### Short exercise
Quote the whole listing word for word, please.

- - -

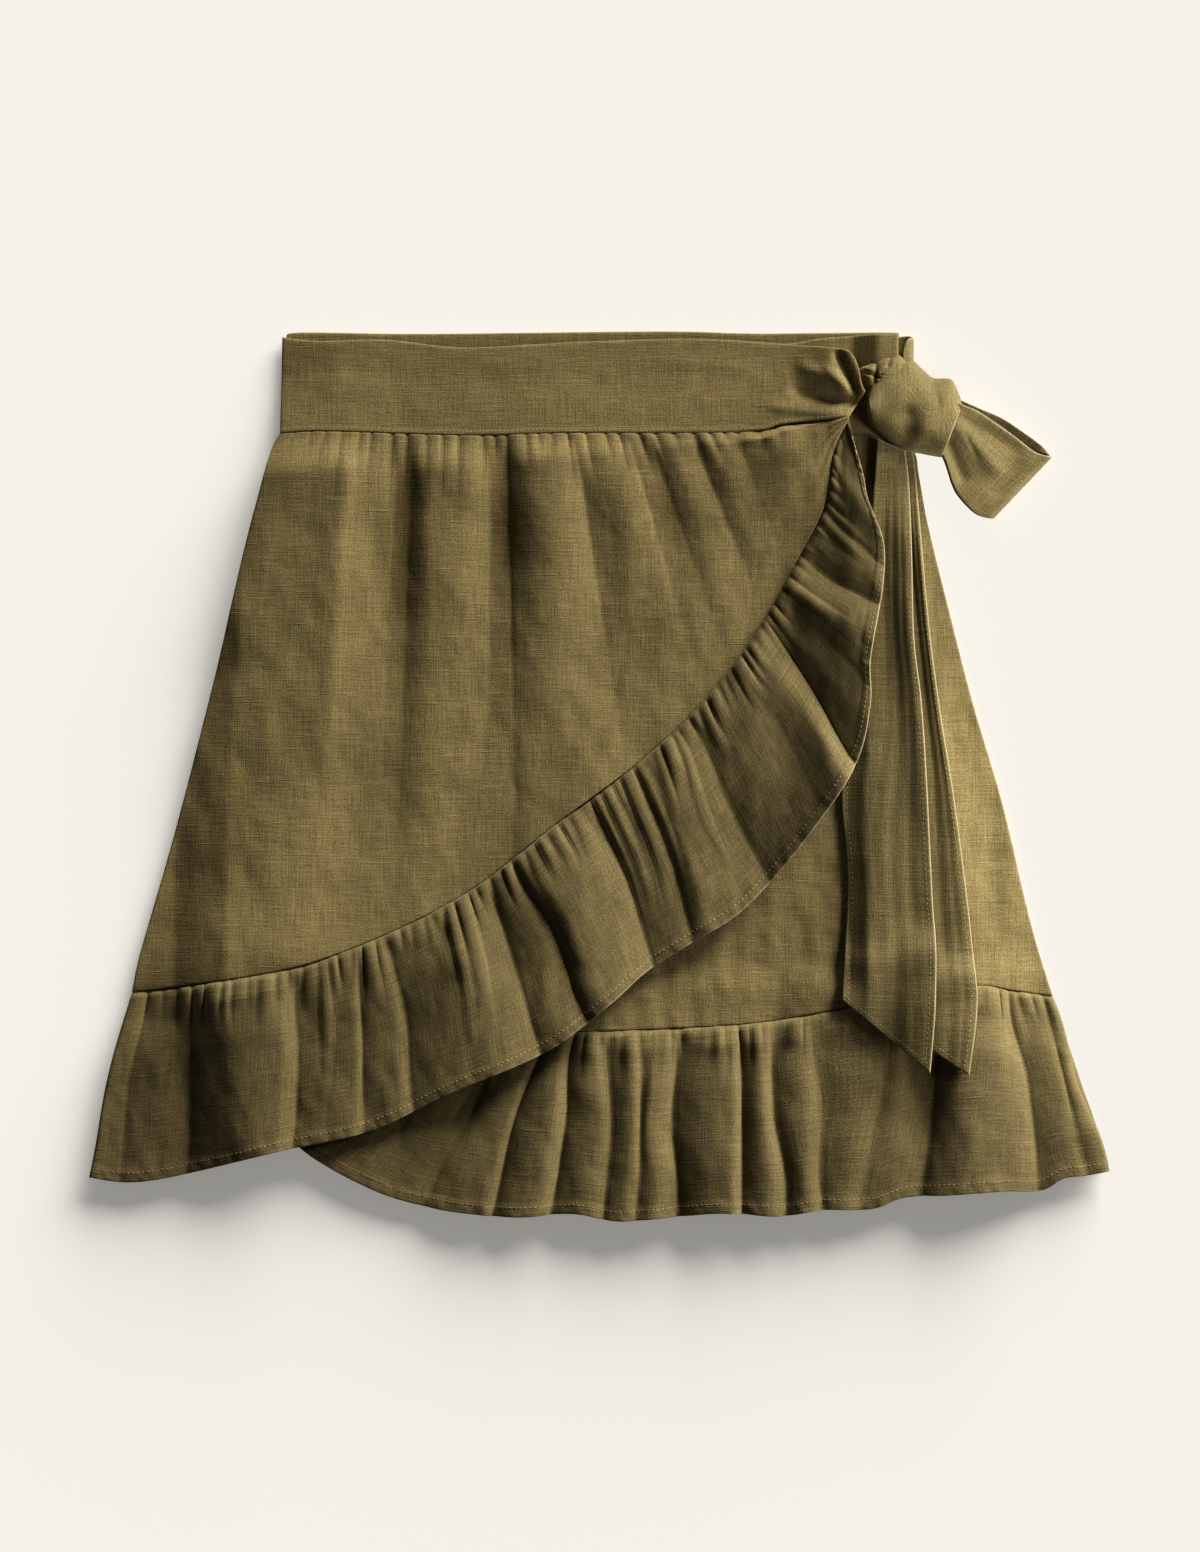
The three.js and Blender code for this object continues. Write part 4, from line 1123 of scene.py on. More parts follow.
TAIL_EDGES = {  # the left and the right edge, from the knot down
    "front": (
        ((163.6, 62.6), (160.1, 109.0), (153.1, 184.4), (145.6, 248.2), (143.3, 271.4),
         (146.2, 305.1), (146.7, 327.1), (143.3, 386.9)),
        ((179.8, 69.6), (182.1, 91.6), (183.3, 133.4), (184.4, 178.6), (188.5, 213.4),
         (191.4, 255.8), (194.9, 327.1), (196.6, 353.2), (196.0, 392.1), (193.1, 428.0)),
    ),
    "rear": (
        ((170.5, 66.1), (169.4, 155.4), (167.0, 271.4), (168.2, 397.9)),
        ((184.4, 69.6), (186.8, 91.6), (192.6, 161.8), (198.9, 213.4), (207.6, 269.1),
         (215.2, 327.1), (219.8, 372.4), (220.4, 393.2), (215.8, 429.8)),
    ),
}
TAIL_CREASES = {  # across the tail, height
    "front": (
        (0, 0.1), (0.14, 0.4), (0.26, 0.8), (0.36, 1.0), (0.55, 2.2), (0.75, 4.0), (0.9, 5.4),
        (1, 5.7),
    ),
    "rear": ((0, 0.4), (0.3, 1.6), (0.55, 0.3), (0.7, 0.6), (0.85, 3.0), (0.94, 4.4), (1, 4.6)),
}


@dataclass
class Tail:
    """One tail of the tie, from the knot to its slanted end.

    Attributes:
        key: its name in the tables of tails.
        name: the piece's name.
        node: the node that it stands for.
        columns: number of columns.
        rows: number of even rows.
        sway: how far the creases wander, as a share of the width.
        settling: how much lower the creases are at the end.
    """

    key: str
    name: str
    node: str
    columns: int = 44
    rows: int = 170
    sway: float = 0.06
    settling: float = 0.35

    def cloth(self, rest: Rest) -> Cloth:
        """Lays the tail.

        Args:
            rest: the height of what it lies on.

        Returns:
            The tail's shell.
        """
        left, right = (Outline(table) for table in TAIL_EDGES[self.key])

        def edges(across: np.ndarray, depth: np.ndarray) -> tuple[np.ndarray, ...]:
            """The four edges at shares of columns and rows.

            Args:
                across: the columns' shares.
                depth: the rows' shares.

            Returns:
                The upper, lower, left and right edge.
            """
            corners = zip(left.at(ENDS), right.at(ENDS))
            top, foot = (mix(start, end, across[:, None]) for start, end in corners)
            return top, foot, left.at(depth), right.at(depth)

        def relief(u: np.ndarray, v: np.ndarray, x: np.ndarray, d: np.ndarray) -> np.ndarray:
            """Long creases that start at the knot, with small rumples.

            Args:
                u: the columns' shares.
                v: the rows' shares.
                x: x of the places.
                d: d of the places.

            Returns:
                The height over what is below.
            """
            aside = self.sway * np.sin(v * 9.0 + 1.0) * np.sin(np.pi * u)
            long = read_table(TAIL_CREASES[self.key], np.clip(u + aside, 0, 1))
            rumple = rumpled(x, d, Crumple(31, (8.0, 22.0), 0.15), Crumple(32, (16.0, 50.0), 0.35))
            return long * ease(5 * v) * (1 - self.settling * v) + rumple * ease(6 * v)

        panel = Panel(self.name, self.node, self.columns, self.rows, DOUBLE, relief, ALL_EDGES)
        return panel.cloth(edges, rest)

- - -

### The answer
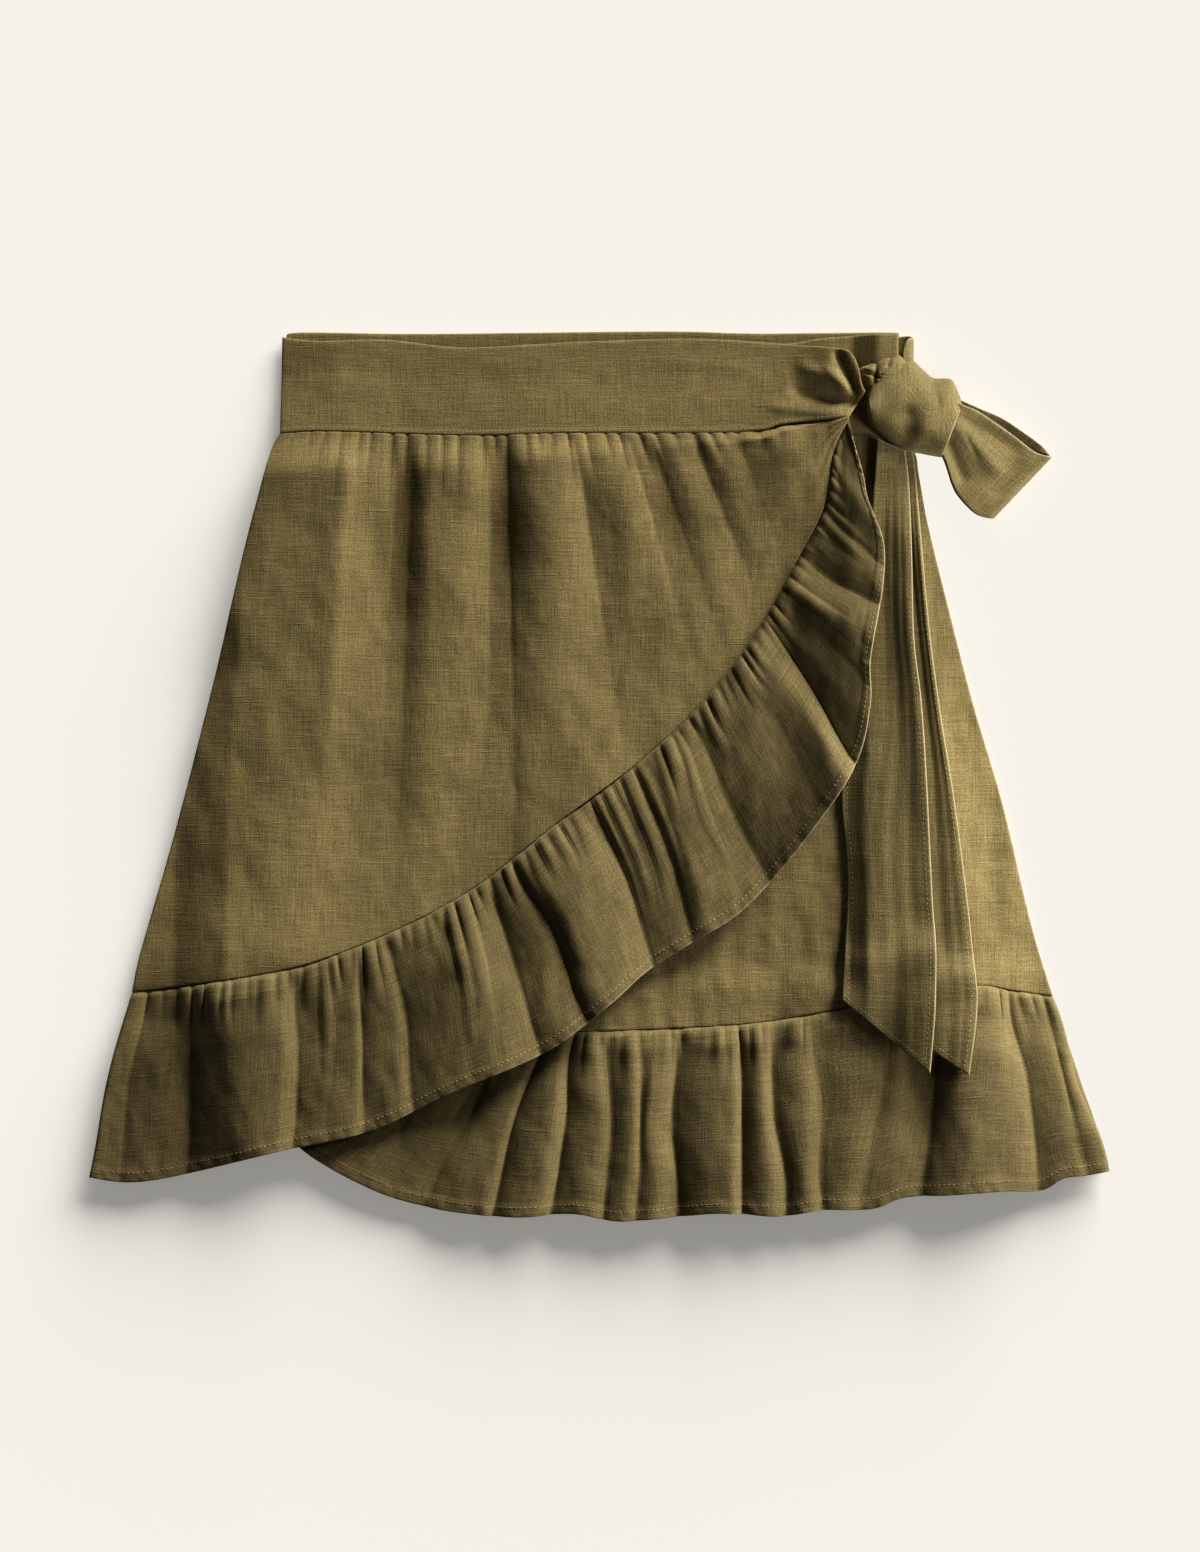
The three.js and Blender code for this object continues. Write part 4, from line 1123 of scene.py on. More parts follow.
TAIL_EDGES = {  # the left and the right edge, from the knot down
    "front": (
        ((163.6, 62.6), (160.1, 109.0), (153.1, 184.4), (145.6, 248.2), (143.3, 271.4),
         (146.2, 305.1), (146.7, 327.1), (143.3, 386.9)),
        ((179.8, 69.6), (182.1, 91.6), (183.3, 133.4), (184.4, 178.6), (188.5, 213.4),
         (191.4, 255.8), (194.9, 327.1), (196.6, 353.2), (196.0, 392.1), (193.1, 428.0)),
    ),
    "rear": (
        ((170.5, 66.1), (169.4, 155.4), (167.0, 271.4), (168.2, 397.9)),
        ((184.4, 69.6), (186.8, 91.6), (192.6, 161.8), (198.9, 213.4), (207.6, 269.1),
         (215.2, 327.1), (219.8, 372.4), (220.4, 393.2), (215.8, 429.8)),
    ),
}
TAIL_CREASES = {  # across the tail, height
    "front": (
        (0, 0.1), (0.14, 0.4), (0.26, 0.8), (0.36, 1.0), (0.55, 2.2), (0.75, 4.0), (0.9, 5.4),
        (1, 5.7),
    ),
    "rear": ((0, 0.4), (0.3, 1.6), (0.55, 0.3), (0.7, 0.6), (0.85, 3.0), (0.94, 4.4), (1, 4.6)),
}


@dataclass
class Tail:
    """One tail of the tie, from the knot to its slanted end.

    Attributes:
        key: its name in the tables of tails.
        name: the piece's name.
        node: the node that it stands for.
        columns: number of columns.
        rows: number of even rows.
        sway: how far the creases wander, as a share of the width.
        settling: how much lower the creases are at the end.
    """

    key: str
    name: str
    node: str
    columns: int = 44
    rows: int = 170
    sway: float = 0.06
    settling: float = 0.35

    def cloth(self, rest: Rest) -> Cloth:
        """Lays the tail.

        Args:
            rest: the height of what it lies on.

        Returns:
            The tail's shell.
        """
        left, right = (Outline(table) for table in TAIL_EDGES[self.key])

        def edges(across: np.ndarray, depth: np.ndarray) -> tuple[np.ndarray, ...]:
            """The four edges at shares of columns and rows.

            Args:
                across: the columns' shares.
                depth: the rows' shares.

            Returns:
                The upper, lower, left and right edge.
            """
            corners = zip(left.at(ENDS), right.at(ENDS))
            top, foot = (mix(start, end, across[:, None]) for start, end in corners)
            return top, foot, left.at(depth), right.at(depth)

        def relief(u: np.ndarray, v: np.ndarray, x: np.ndarray, d: np.ndarray) -> np.ndarray:
            """Long creases that start at the knot, with small rumples.

            Args:
                u: the columns' shares.
                v: the rows' shares.
                x: x of the places.
                d: d of the places.

            Returns:
                The height over what is below.
            """
            aside = self.sway * np.sin(v * 9.0 + 1.0) * np.sin(np.pi * u)
            long = read_table(TAIL_CREASES[self.key], np.clip(u + aside, 0, 1))
            rumple = rumpled(x, d, Crumple(31, (8.0, 22.0), 0.15), Crumple(32, (16.0, 50.0), 0.35))
            return long * ease(5 * v) * (1 - self.settling * v) + rumple * ease(6 * v)

        panel = Panel(self.name, self.node, self.columns, self.rows, DOUBLE, relief, ALL_EDGES)
        return panel.cloth(edges, rest)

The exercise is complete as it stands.